Information provided:
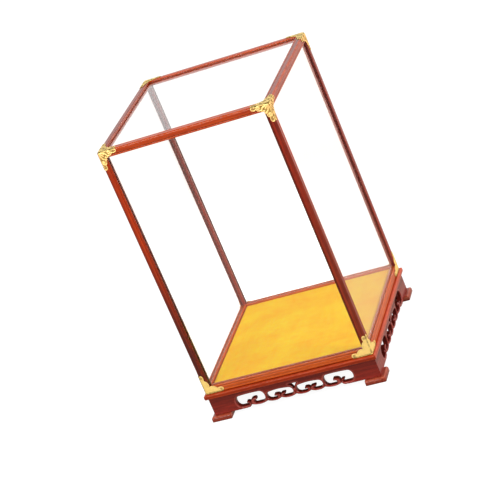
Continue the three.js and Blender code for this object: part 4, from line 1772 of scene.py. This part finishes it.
@dataclass
class ScrollAprons:
    """Four aprons pierced with cloud-shaped openings, their strands rounded and parted by cut lines.

    Attributes:
        floor: height of the openings' floors over the apron's lower edge.
        band: height of the plain band above the tallest opening.
        notch: rise of the notches between the lobes of the lower edge.
        lobe: rise of the lobes' lowest points.
        heel: reach of the last lobe towards the foot.
        heel_bulge: its bulge.
        hook_width: width of a hook's root.
        crest: how far beside the saddle the hooks' napes stand.
        wedge: width, tip, height and drop of the small opening at the middle.
        inner: the opening next to the middle.
        outer: the opening next to the foot.
        saddle_cut: of a line cut below a saddle, how far over the floor it starts, its depth and half its
            width.
        pillar_cut: the same of a line cut down a pillar.
        cut_past: how far the lines run past the tops of the notches.
        rounding: radius of the strands' edges.
        easing: radius of the apron's straight edges.
        glue: width of the glue line in a mitre.
    """

    floor: float = 2.1
    band: float = 3.4
    notch: float = 1.8
    lobe: float = 0.4
    heel: float = 4.2
    heel_bulge: float = 0.9
    hook_width: float = 2.2
    crest: float = 0.25
    wedge: tuple[float, float, float, float] = (6.8, 0.6, 4.0, 3.6)
    inner: Cloud = Cloud(
        near=1.5,
        width=20.8,
        end=3.4,
        crown_drop=2.1,
        near_slope=0.5,
        arch=0.6,
        far_sag=0.4,
        saddle=10.5,
        saddle_rise=0.26,
        near_hook=Hook(2.4, 4.1, 0.47),
        far_hook=Hook(3.0, 4.7, 0.48),
    )
    outer: Cloud = Cloud(
        near=24.0,
        width=22.9,
        end=3.6,
        crown_drop=0.0,
        near_slope=0.1,
        arch=0.3,
        far_sag=0.3,
        saddle=12.3,
        saddle_rise=0.16,
        near_hook=Hook(3.4, 5.4, 0.52),
        far_hook=Hook(1.8, 3.0, 0.32),
    )
    saddle_cut: Triple = (1.6, 0.9, 0.55)
    pillar_cut: Triple = (2.6, 0.7, 0.5)
    cut_past: float = 0.3
    rounding: float = 1.1
    easing: float = 0.35
    glue: float = 0.1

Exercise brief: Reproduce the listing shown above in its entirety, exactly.

Result of the exercise:
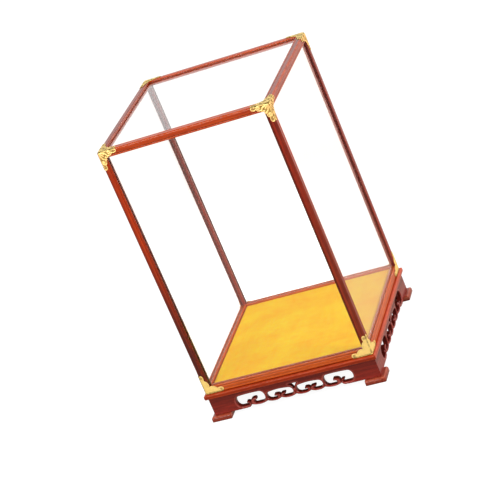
Continue the three.js and Blender code for this object: part 4, from line 1772 of scene.py. This part finishes it.
@dataclass
class ScrollAprons:
    """Four aprons pierced with cloud-shaped openings, their strands rounded and parted by cut lines.

    Attributes:
        floor: height of the openings' floors over the apron's lower edge.
        band: height of the plain band above the tallest opening.
        notch: rise of the notches between the lobes of the lower edge.
        lobe: rise of the lobes' lowest points.
        heel: reach of the last lobe towards the foot.
        heel_bulge: its bulge.
        hook_width: width of a hook's root.
        crest: how far beside the saddle the hooks' napes stand.
        wedge: width, tip, height and drop of the small opening at the middle.
        inner: the opening next to the middle.
        outer: the opening next to the foot.
        saddle_cut: of a line cut below a saddle, how far over the floor it starts, its depth and half its
            width.
        pillar_cut: the same of a line cut down a pillar.
        cut_past: how far the lines run past the tops of the notches.
        rounding: radius of the strands' edges.
        easing: radius of the apron's straight edges.
        glue: width of the glue line in a mitre.
    """

    floor: float = 2.1
    band: float = 3.4
    notch: float = 1.8
    lobe: float = 0.4
    heel: float = 4.2
    heel_bulge: float = 0.9
    hook_width: float = 2.2
    crest: float = 0.25
    wedge: tuple[float, float, float, float] = (6.8, 0.6, 4.0, 3.6)
    inner: Cloud = Cloud(
        near=1.5,
        width=20.8,
        end=3.4,
        crown_drop=2.1,
        near_slope=0.5,
        arch=0.6,
        far_sag=0.4,
        saddle=10.5,
        saddle_rise=0.26,
        near_hook=Hook(2.4, 4.1, 0.47),
        far_hook=Hook(3.0, 4.7, 0.48),
    )
    outer: Cloud = Cloud(
        near=24.0,
        width=22.9,
        end=3.6,
        crown_drop=0.0,
        near_slope=0.1,
        arch=0.3,
        far_sag=0.3,
        saddle=12.3,
        saddle_rise=0.16,
        near_hook=Hook(3.4, 5.4, 0.52),
        far_hook=Hook(1.8, 3.0, 0.32),
    )
    saddle_cut: Triple = (1.6, 0.9, 0.55)
    pillar_cut: Triple = (2.6, 0.7, 0.5)
    cut_past: float = 0.3
    rounding: float = 1.1
    easing: float = 0.35
    glue: float = 0.1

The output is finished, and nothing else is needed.